Monitoring and drip water analyses
For detailed description of the methods applied in the monitoring of Cloşani Cave we refer to the supplement of Warken, et al.30. In this study, we present additional data that has been obtained from six drip sites from the Crystals (CC1 to 3) and Laboratory Passages (CL1 to 3) at 2–3 monthly intervals. The concentrations of drip water cations (Ca2+, Mg2+, Sr2+) were measured at the Institute of Earth Sciences, Heidelberg University, Germany, using an Agilent ICP-OES 720 (Agilent Technologies, Santa Clara, USA). The internal 1σ-standard deviation for the analyses is <1% for Ca2+, Mg2+ and Sr2+. SPS SW2 is used as a standard, and the long-term 1σ-reproducibility is 2.0% for Ca2+, 3.3% for Mg2+ and 3.4% for Sr2+.
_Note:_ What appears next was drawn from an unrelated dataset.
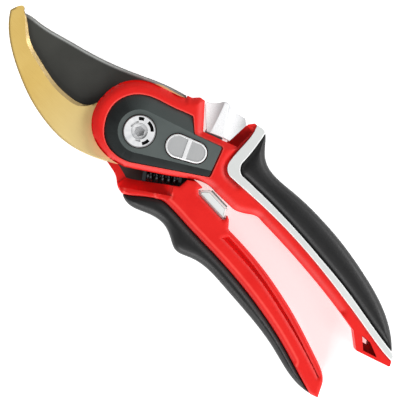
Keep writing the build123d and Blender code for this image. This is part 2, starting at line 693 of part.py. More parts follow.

Composite record and age-depth-model
Preliminary age-depth-models for stable isotope and trace element records of C09-1 and C09-2 were constructed using the R-package ‘Bchron’78. The composite Cloşani Cave record for the overlapping sections in the Holocene was composed using the Matlab® tool ISCAM79. For the δ13C and δ18O records, ISCAM was run with 100 AR1 simulations and 1000 MC runs for each AR1 simulation. The records were smoothed over 50 years prior to the correlation procedure.
Before constructing the composite Mg/Ca record, the respective LA-ICPMS data were down-sampled to a spatial resolution corresponding to annual mean values according to their preliminary Bchron age-depth-model to reduce potential artefacts from seasonal variability or sampling resolution. The composite Mg/Ca record was constructed using normalized Mg/Ca ratios, by scaling the mean value and standard deviation of C09-1 Mg/Ca ratios to the mean and standard deviation of the C09-2 record (detailed description in the Supplementary text S3). The resulting normalized composite Mg/Ca record is then re-scaled to µmol/mol units using the mean and standard deviation of the period 1919–1973 CE, which corresponds to the maximum overlap of stalagmite C09-2 with instrumental data of the calibration period (more details in the supplementary text S3). The comparison of the composite with the original, single records is shown in Fig. S4 (Mg/Ca ratios) and Fig. S7 (δ18O and δ13C values).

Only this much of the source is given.